Although the Coastal Heritage Society probably isn't responsible for the recent streak of freezing temperatures, the opening of their new exhibit exploring quilts and coverlets, which takes place this Thursday at the Savannah History Museum, is certainly timely.
"When you quilt a fabric it makes it warmer, and that was used in a lot of different aspects," explains Rita Elliot, Curator of Exhibits and Archaeology with the Coastal Heritage Society. "Quilting wasn't just for bed clothes, it was for people clothes as well."
Featured in the exhibit are a range of items from clothing to quilts, and a massive loom that is over 200 years old. The items are a mix of things from the CHS's permanent collection and items on loan from local collectors.
"We're trying to show good examples of Southern textiles that were pretty common in Savannah and pretty typical to the region," says Elliott.
Although the items were typical, and functional, they also demonstrate some amazing artistry through intricately stitched patterns, or with the coverlets, tightly woven designs. They are the epitome of form meeting function.
"It was also art, and that's what we're trying to highlight when the exhibit opens," says Elliott. "Even the functional ones are artistic in their own right."
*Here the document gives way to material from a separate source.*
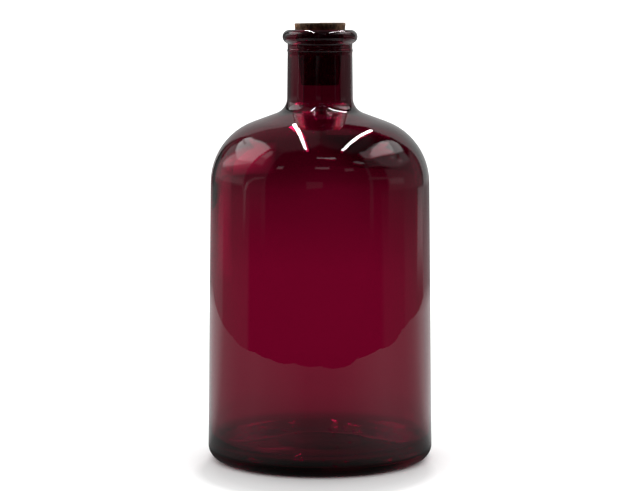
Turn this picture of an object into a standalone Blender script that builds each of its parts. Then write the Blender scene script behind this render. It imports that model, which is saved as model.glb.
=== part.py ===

While quilts may seem more like an old necessity rather than a modern luxury, Elliott explains that they are not as old as one might think.
"Even though everybody thinks of quilting as very 1700s, it's actually more 1800s," she says. "Early on they didn't quilt because there was no scrap fabric. The way clothing patterns were cut out of fabric, you didn't have a lot of waste."
Several of the quilts on display are early examples of recycling, and utilize not only scrap pieces of fabric, but also materials like feed sacks, or even other, older quilts that had fallen into disrepair. Waste not, want not.
Some of the quilts also have an interesting social aspect to them as well. Displayed alongside several others is what is known as an album quilt, and although from a distance, it appears to be a quilt with a basket motif, there is much more to the story.
"In honor of someone, a bunch of people would get together and each make a square," says Elliott. "This one is fun because if you look closely you can see the signatures above each basket. They individually signed the quilt, and then they'd give it to the friend.
The Quilts and Coverlets exhibit is one of several special exhibits planned for the Savannah History Museum, which is located off to the side of the Visitor's Center, next to the parking lot that sits just below the street level of MLK Blvd. Elliott and others have been hard at work trying to revamp the museum's exhibits, and hope that the new series of special exhibits, including an upcoming look at Mary Musgrove, will help attract the interest of more locals to come and visit.
Included among the recently refurbished exhibits at the museum, which occupies what used to be the passenger depot of the old railroad station, are new areas exploring the history of dentistry, the restoration of the Pulaski monument in Monterey Square and a social history of the railroad in Savannah.
"Monumental Pulaski" explores both the history of the famous Polish-born Revolutionary War hero as well as the monument honoring him. An interactive portion allows visitors to explore the mystery of whether Pulaski was buried at sea or actually interred in the ground, something that is still being debated several hundred years after his death in 1779.
Opening of "Under Cover: Quilts, Coverlets and Creativity"
When: Thursday, January 21, 5:30-7:30 p.m.
Where: The Savannah History Museum, 303 MLK Jr. Blvd.